Golden Memories (GM) was originally conceived as a series
within the NAO brand. As such, it was a loosely defined thematic category
that was essentially indistinguishable from the rest of the NAO
collection. Then, for some unknown reason, the company decided to launch GM
as a separate product line in 1992, a move which proved ill-fated.
Golden Memories had its own logo (a child lying on his stomach in grass
and flowers with a little dog in front of him), and the logo and series
name were incorporated into a light green backstamp. The copyright dates
models are generally the year before issue date, so the dates on the
base of Golden Memories figurines are 1991 through 1993,
corresponding to issue years
of 1992 through 1994.
This little guy is titled "Come Home Soon!" (Golden Memories
number 33012), a model from the ill-fated brand's first year. The facial features
on these first year models had the most affinity with other Lladró.
Note the uncharacteristically bright pink of the toy dog and phone.
(Photo by the author from her own collection.)
The faces of the first-year figures (1992, © 1991) had the greatest affinity with the
rest of Lladró. Unfortunately, the manufacturer
undercut the resemblance to other Lladó products by failing to use the famous company name in the
first-year mark. The first-year models were
very thinly potted, of a distinctive ceramic formula and matte texture markedly
different from Lladró's regular matte porcelain, and translucent as fine porcelain is supposed to be but
rarely is in figurine form. The colors in these models were
much more vivid pastels than normally associated with Lladró. These differences all but
obscured the similaritities with other Lladró products, and consumers don't seem to have
known what to make of the line.
The facial features on Golden Memories figurines were completely revamped
in the second year of production (1993, © 1992), and a more traditional
glazed surface was adopted for the line.
The eyes were round, large, and
uncharacteristically dark for Lladró, and the facial features appeared squashed and
somehow misshapen. I have always thought of these ugly-duckling, second-year models as
the proverbial "faces only a mother could love."

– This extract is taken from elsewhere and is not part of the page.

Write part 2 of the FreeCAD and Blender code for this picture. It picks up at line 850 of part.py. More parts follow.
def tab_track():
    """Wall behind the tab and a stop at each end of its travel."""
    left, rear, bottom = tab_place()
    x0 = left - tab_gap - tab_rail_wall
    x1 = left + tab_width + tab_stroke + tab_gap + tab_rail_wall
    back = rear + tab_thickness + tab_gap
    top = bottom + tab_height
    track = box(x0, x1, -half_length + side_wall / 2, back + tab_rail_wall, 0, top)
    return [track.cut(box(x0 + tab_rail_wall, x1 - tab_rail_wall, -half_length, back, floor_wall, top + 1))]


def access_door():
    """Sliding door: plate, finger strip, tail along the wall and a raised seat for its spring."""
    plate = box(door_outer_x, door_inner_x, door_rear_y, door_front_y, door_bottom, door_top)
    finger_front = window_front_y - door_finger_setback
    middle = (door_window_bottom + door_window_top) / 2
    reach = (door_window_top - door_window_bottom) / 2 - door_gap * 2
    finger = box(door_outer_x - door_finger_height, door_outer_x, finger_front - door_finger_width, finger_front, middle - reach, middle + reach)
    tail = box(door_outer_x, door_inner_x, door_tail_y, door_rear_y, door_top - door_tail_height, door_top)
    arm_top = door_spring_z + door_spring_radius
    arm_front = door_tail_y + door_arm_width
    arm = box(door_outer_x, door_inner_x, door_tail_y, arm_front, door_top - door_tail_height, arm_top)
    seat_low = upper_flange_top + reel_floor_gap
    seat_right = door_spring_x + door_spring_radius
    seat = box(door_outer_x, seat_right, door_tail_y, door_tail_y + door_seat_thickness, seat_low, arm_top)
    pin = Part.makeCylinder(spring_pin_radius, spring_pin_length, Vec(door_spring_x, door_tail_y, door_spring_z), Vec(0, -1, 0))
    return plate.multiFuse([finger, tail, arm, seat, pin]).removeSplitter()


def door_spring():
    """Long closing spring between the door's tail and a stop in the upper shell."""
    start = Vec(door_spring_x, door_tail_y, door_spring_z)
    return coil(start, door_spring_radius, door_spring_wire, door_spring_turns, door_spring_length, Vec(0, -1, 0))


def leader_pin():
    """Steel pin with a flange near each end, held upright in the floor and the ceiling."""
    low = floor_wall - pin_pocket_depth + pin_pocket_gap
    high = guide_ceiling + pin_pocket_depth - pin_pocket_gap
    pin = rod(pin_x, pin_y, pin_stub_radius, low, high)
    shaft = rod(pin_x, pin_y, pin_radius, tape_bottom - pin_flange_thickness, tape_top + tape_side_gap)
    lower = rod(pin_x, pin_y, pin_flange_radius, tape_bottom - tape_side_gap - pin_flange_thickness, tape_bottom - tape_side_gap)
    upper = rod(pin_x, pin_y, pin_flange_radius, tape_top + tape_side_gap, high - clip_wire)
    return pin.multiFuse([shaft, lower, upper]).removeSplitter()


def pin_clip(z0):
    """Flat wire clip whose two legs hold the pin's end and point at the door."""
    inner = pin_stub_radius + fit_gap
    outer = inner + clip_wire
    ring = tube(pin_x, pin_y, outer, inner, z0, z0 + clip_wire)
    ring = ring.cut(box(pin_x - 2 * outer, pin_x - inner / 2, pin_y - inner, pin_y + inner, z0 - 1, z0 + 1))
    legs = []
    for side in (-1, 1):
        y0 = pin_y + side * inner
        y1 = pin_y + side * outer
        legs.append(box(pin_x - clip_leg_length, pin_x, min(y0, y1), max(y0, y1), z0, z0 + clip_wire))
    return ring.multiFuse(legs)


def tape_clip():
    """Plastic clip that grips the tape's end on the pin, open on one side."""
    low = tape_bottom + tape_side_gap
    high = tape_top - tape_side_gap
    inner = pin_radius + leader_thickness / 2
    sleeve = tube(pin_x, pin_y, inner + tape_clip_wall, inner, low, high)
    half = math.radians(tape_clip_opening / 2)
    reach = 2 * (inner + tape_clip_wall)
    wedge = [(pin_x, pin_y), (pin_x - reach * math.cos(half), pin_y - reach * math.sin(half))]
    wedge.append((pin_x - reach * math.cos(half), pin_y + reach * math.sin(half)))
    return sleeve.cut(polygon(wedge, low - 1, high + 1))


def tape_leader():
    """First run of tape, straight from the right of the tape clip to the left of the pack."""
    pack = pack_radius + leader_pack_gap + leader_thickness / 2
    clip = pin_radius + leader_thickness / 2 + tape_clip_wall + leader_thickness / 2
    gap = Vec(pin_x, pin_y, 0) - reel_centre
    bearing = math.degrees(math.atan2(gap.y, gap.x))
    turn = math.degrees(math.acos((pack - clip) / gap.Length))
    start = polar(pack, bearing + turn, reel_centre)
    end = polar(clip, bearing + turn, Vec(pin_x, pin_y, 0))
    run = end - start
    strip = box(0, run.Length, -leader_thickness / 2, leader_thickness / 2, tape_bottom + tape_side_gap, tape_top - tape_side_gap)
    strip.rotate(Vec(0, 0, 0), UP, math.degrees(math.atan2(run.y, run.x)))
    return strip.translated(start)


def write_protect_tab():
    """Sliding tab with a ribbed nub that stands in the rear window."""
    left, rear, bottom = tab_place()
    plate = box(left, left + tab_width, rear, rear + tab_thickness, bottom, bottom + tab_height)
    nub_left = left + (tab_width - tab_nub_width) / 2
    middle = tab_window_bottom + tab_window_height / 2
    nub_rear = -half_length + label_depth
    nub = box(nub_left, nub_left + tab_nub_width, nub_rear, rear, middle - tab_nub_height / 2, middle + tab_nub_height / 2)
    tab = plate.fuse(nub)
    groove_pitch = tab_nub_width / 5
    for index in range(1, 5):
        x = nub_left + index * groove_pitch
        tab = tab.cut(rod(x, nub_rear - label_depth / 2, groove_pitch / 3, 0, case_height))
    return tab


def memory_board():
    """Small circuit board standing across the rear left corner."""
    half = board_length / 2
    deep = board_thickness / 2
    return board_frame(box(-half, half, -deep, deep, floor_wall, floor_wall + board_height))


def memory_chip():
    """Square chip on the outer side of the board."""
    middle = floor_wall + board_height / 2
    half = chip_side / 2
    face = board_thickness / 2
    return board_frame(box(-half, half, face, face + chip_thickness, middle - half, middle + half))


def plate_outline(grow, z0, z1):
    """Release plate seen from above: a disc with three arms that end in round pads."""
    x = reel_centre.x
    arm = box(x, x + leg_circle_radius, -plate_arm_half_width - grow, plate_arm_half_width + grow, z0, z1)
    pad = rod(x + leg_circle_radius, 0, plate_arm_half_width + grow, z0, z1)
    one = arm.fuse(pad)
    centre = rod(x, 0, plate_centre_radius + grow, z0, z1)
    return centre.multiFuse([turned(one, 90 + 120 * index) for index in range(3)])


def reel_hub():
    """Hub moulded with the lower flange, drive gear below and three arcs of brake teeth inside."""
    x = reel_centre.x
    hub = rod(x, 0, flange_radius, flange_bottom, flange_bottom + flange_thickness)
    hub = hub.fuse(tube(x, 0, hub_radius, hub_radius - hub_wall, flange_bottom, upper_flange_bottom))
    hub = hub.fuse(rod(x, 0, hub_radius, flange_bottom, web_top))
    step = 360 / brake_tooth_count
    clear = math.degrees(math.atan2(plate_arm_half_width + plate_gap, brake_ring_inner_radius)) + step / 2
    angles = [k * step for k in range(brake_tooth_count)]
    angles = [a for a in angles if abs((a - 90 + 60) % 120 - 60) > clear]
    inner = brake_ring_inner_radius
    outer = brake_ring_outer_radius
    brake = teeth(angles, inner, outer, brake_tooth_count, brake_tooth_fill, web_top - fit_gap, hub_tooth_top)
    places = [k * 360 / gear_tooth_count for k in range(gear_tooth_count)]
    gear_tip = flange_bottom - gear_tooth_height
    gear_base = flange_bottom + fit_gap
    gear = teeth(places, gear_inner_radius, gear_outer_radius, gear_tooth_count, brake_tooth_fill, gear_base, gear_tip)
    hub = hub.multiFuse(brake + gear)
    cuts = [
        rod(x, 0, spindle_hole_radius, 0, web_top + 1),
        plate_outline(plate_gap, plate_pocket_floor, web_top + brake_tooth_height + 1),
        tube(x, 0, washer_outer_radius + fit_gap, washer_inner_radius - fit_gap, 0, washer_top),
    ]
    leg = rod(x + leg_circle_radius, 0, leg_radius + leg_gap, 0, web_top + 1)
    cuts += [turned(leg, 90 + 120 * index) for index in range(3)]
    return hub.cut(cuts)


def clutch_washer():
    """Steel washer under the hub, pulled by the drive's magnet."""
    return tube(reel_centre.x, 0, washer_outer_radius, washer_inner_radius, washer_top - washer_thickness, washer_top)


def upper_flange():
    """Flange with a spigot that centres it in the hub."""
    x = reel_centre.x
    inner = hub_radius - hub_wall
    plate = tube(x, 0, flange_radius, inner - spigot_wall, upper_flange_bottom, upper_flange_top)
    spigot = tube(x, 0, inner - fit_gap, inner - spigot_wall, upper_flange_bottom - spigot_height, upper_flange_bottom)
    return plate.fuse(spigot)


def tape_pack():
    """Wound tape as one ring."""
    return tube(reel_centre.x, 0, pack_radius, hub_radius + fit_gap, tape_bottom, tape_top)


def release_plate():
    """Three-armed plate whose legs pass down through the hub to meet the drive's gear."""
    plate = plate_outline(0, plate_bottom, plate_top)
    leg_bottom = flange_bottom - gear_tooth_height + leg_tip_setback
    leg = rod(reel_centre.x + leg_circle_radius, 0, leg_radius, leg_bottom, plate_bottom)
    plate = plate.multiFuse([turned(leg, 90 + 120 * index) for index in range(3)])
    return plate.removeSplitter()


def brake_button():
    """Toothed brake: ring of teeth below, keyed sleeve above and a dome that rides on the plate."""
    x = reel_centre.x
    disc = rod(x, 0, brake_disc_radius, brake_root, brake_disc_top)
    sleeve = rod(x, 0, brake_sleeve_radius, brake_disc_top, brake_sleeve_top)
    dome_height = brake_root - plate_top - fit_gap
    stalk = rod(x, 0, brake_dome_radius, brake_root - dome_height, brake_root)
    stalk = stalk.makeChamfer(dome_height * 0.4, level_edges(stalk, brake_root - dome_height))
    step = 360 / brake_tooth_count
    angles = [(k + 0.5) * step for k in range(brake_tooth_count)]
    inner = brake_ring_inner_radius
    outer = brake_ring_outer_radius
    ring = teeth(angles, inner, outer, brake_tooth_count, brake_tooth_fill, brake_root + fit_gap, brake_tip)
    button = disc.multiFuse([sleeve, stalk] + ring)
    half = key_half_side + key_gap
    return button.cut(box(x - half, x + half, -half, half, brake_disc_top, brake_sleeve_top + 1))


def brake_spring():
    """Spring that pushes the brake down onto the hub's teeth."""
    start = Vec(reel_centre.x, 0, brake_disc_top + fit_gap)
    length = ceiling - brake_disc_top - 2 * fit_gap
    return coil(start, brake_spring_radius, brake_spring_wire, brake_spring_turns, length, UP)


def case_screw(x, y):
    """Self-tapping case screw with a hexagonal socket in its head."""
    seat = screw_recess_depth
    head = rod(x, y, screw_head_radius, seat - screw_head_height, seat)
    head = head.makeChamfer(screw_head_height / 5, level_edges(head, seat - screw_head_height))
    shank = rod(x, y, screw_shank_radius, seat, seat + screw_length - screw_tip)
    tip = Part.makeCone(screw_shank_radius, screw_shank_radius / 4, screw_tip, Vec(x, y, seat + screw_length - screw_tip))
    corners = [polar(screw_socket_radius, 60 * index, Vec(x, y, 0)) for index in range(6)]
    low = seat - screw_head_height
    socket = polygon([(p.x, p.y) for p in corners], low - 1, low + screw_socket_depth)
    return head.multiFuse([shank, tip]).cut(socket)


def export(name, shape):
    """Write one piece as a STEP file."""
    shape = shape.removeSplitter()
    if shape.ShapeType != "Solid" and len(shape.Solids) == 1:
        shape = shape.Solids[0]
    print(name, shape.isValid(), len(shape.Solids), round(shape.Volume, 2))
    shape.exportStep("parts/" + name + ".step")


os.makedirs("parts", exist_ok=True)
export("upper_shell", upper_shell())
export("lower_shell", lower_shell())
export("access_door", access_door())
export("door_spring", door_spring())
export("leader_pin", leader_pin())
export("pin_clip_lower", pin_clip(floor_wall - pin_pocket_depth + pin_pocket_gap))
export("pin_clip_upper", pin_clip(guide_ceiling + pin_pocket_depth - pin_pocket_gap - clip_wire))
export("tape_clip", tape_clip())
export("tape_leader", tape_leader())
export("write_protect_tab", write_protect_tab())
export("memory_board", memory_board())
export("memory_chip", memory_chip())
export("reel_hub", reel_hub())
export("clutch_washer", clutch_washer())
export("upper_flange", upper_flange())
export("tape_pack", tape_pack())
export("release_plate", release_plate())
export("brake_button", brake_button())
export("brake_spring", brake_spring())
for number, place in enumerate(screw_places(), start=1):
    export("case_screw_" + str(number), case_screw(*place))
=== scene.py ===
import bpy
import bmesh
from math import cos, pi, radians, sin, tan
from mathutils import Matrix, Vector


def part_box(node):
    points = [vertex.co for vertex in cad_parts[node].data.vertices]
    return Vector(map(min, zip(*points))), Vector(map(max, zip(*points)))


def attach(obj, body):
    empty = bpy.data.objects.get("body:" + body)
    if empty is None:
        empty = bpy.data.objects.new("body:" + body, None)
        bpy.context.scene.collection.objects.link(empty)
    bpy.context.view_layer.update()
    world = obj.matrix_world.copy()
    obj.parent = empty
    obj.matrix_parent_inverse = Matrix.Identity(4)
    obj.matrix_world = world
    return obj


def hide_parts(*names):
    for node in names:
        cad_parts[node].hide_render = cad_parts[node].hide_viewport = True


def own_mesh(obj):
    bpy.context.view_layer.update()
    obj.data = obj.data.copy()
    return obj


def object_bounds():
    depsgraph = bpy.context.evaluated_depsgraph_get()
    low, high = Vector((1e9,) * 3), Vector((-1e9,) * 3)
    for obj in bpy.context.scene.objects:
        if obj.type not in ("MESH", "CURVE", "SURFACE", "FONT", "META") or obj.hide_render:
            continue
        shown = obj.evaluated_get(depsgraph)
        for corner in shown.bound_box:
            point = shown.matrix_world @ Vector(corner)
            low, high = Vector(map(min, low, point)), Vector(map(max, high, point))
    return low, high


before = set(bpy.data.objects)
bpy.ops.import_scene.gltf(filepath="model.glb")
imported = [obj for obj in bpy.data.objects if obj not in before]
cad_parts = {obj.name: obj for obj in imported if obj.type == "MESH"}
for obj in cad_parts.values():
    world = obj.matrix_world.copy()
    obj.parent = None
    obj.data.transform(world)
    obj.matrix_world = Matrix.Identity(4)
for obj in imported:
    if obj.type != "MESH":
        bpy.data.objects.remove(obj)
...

In the third year (1994, © 1993), the facial design was
revamped yet again. The big, dark eyes developed for the second year figurines were retained, but the faces and noses were more rounded
and childlike. A markting gimmick was added with bases that had mystical "shapes" (clover, half-moon,
hear, and star) that were supposed to have delinieated themes but were never consistently enough applied
to work that way.
Golden Memories was a brand in search of an
identity it never quite found, and it is difficult to discern a rationale
for its introduction. The best theory I've heard is that GM was
Lladró's attempt to capture a part of the modestly-priced but
volume-lucrative market niche occupied by Enesco's popular "Precious Moments"®. Unfortunately,
Lladró had too little experience producing figurines in the lower end of the market to be
successful competing within that segment.
At Last - A New Lladró Book!
The Lladró Guide; A Collector's Reference to Retired Porcelain Figurines in Lladró Brands
My most recent Lladró book has revised and expanded content and
remains the only book in print on this topic that isn't just a catalog. Covers all Lladró and
Lladró-affiliated brands (regular collection, NAO, Zaphir, Golden Memories,
Hispania, Rosal, and Tang) and tells how to distinguish them from imitations and counterfeits.

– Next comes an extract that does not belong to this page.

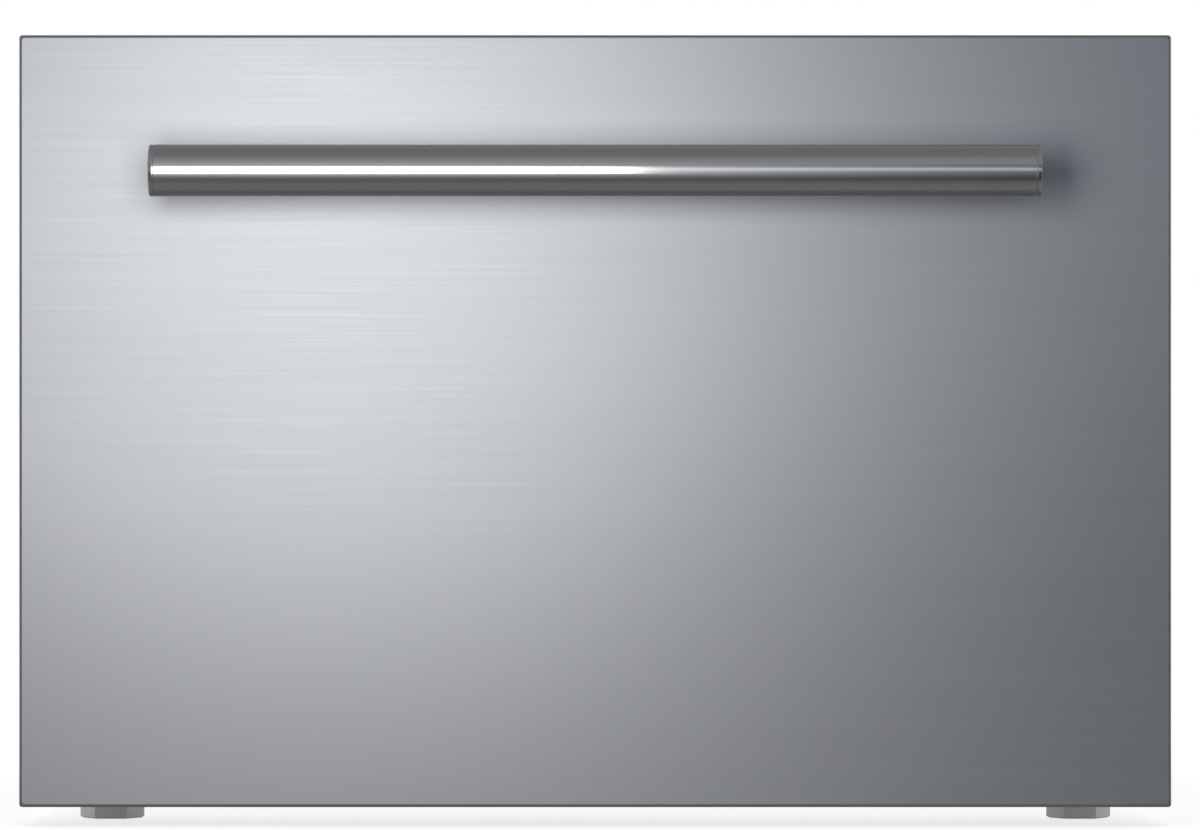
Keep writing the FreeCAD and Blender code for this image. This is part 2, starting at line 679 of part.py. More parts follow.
def front_skin():
    """The folded steel skin: face, four returns and the hem behind them."""
    skin = Piece("front_skin")
    block = skin.sketch("XZ", "front_face")
    frame_outline(block, "front_half", "front_bottom", "front_top")
    skin.pad(block, "front_depth - panel_wall")
    mouth = skin.sketch("XZ", "front_face + front_sheet")
    frame_outline(mouth, *inset("front_hem"))
    skin.pocket(mouth, "front_depth")
    hollow = skin.sketch("XZ", "front_face + front_sheet")
    frame_outline(hollow, *inset("front_sheet"))
    skin.pocket(hollow, "front_depth - panel_wall - 2 * front_sheet")
    holes = skin.sketch("XZ", "front_face")
    for side in ("-1", "1"):
        small_round(holes, f"{side} * post_place", "handle_level", "post_bore")
    skin.pocket(holes, "front_sheet")
    skin.fillet("front_bend", bent_edge)


def inset(distance):
    """Half width, bottom and top of the front, drawn in by a distance."""
    return (
        f"front_half - {distance}",
        f"front_bottom + {distance}",
        f"front_top - {distance}",
    )


def bent_edge(edge):
    """The four edges round the face."""
    middle = edge.CenterOfMass
    sides = near(abs(middle.x), "front_half")
    ends = near(middle.z, "front_bottom") or near(middle.z, "front_top")
    return at(edge, "y", "front_face") and (sides or ends)


def front_panel():
    """The moulded inner panel that closes the drawer front, with its raised middle."""
    panel = Piece("front_panel")
    plate = panel.sketch("XZ", "skin_back")
    frame_outline(plate, *inset("panel_inset"), "plug_corner")
    panel.pad(plate, "panel_wall")
    plug = panel.sketch("XZ", "front_back")
    frame_outline(plug, "plug_half", "plug_low", "plug_top", "plug_corner")
    panel.pad(plug, "plug_depth")
    hollow = panel.sketch("XZ", "skin_back")
    frame_outline(
        hollow,
        "plug_half - panel_wall",
        "plug_low + panel_wall",
        "plug_top - panel_wall",
        "plug_corner - panel_wall",
    )
    panel.pocket(hollow, "plug_depth")
    screws = panel.sketch("XZ", "front_back")
    for side, level in bracket_screw_spots():
        small_round(screws, f"{side} * ear_screw_place", level, "screw_size")
    panel.pocket(screws, "plug_depth")


def bracket_screw_spots():
    """Side and level of each screw that holds a side bracket to the front."""
    levels = ("slide_level - ear_screw_rise", "slide_level + ear_screw_rise")
    return [(side, level) for side in ("-1", "1") for level in levels]


def front_foam():
    """The foam that fills the skin and the raised middle."""
    foam = Piece("front_foam")
    block = foam.sketch("XZ", "front_face + front_sheet")
    frame_outline(block, *inset("front_sheet"))
    foam.pad(block, "front_depth - panel_wall - 2 * front_sheet")
    neck = foam.sketch("XZ", "skin_back - front_sheet")
    frame_outline(neck, *inset("front_hem"))
    foam.pad(neck, "front_sheet")
    plug = foam.sketch("XZ", "skin_back")
    frame_outline(
        plug,
        "plug_half - panel_wall",
        "plug_low + panel_wall",
        "plug_top - panel_wall",
        "plug_corner - panel_wall",
    )
    foam.pad(plug, "plug_depth")
    face = foam.sketch("XZ", "front_face + front_sheet")
    for side in ("-1", "1"):
        box_outline(face, *handle_plate_edges(side))
    foam.pocket(face, "plate_thick + bolt_head")
    rear = foam.sketch("XZ", "plug_back - panel_wall - screw_reach")
    for side in ("-1", "1"):
        box_outline(rear, *ear_plate_edges(side))
    foam.pocket(rear, "screw_reach")
    magnet = foam.sketch("XZ", "front_face + front_sheet + magnet_set")
    box_outline(magnet, *magnet_edges())
    foam.pocket(magnet, "magnet_thick")


def handle_plate_edges(side):
    return (
        f"{side} * post_place - handle_plate / 2",
        "handle_level - handle_plate / 2",
        f"{side} * post_place + handle_plate / 2",
        "handle_level + handle_plate / 2",
    )


def ear_plate_edges(side):
    return (
        f"{side} * ear_screw_place - ear_plate / 2",
        "slide_level - ear_screw_rise - ear_plate / 2",
        f"{side} * ear_screw_place + ear_plate / 2",
        "slide_level + ear_screw_rise + ear_plate / 2",
    )


def magnet_edges():
    return (
        "sensor_place - magnet_long / 2",
        "sensor_level - magnet_high / 2",
        "sensor_place + magnet_long / 2",
        "sensor_level + magnet_high / 2",
    )


def front_plates():
    """Steel plates in the foam: two behind the handle, two behind the brackets."""
    plates = Piece("front_plates", loose=True)
    near_face = plates.sketch("XZ", "front_face + front_sheet")
    for side in ("-1", "1"):
        box_outline(near_face, *handle_plate_edges(side))
        small_round(near_face, f"{side} * post_place", "handle_level", "post_bore")
    plates.pad(near_face, "plate_thick")
    near_plug = plates.sketch("XZ", "plug_back - panel_wall - plate_thick")
    for side in ("-1", "1"):
        box_outline(near_plug, *ear_plate_edges(side))
    for side, level in bracket_screw_spots():
        small_round(near_plug, f"{side} * ear_screw_place", level, "screw_size")
    plates.pad(near_plug, "plate_thick")


def door_magnet():
    """The magnet that tells the cabinet's sensor that the drawer is shut."""
    magnet = Piece("door_magnet")
    bar = magnet.sketch("XZ", "front_face + front_sheet + magnet_set")
    box_outline(bar, *magnet_edges())
    magnet.pad(bar, "magnet_thick")


def gasket():
    """The magnetic gasket: a bellows strip round the inner panel, mitred at the corners."""
    gasket = Piece("gasket")
    path = gasket.sketch("XZ", "front_back")
    frame_outline(path, "gasket_half", "gasket_low", "gasket_top")
    strip = gasket.sketch("YZ")
    wide = "gasket_wide / 2"
    lip = "front_back + gasket_high"
    shape = [
        ("front_back", f"gasket_top - {wide}"),
        ("front_back + gasket_base", f"gasket_top - {wide}"),
        ("front_back + gasket_base * 2", f"gasket_top - {wide} + gasket_waist"),
        ("front_back + gasket_base * 3", f"gasket_top - {wide}"),
        (lip, f"gasket_top - {wide}"),
        (lip, f"gasket_top + {wide}"),
        ("front_back + gasket_base * 3", f"gasket_top + {wide}"),
        ("front_back + gasket_base * 2", f"gasket_top + {wide} - gasket_waist"),
        ("front_back + gasket_base", f"gasket_top + {wide}"),
        ("front_back", f"gasket_top + {wide}"),
    ]
    outline(strip, shape)
    gasket.sweep(path, strip)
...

Revised and expanded content includes
many new photos and a new chapter on future directions for collectors and the company now that it has
passed from family hands. The book is in hard cover, which eliminates
that annoying curl-up that happens with paperback books.You can order the book directly from the publisher, Schiffer Books,
or from your favorite bookstore using the ISBN 13 number 978-0764358395.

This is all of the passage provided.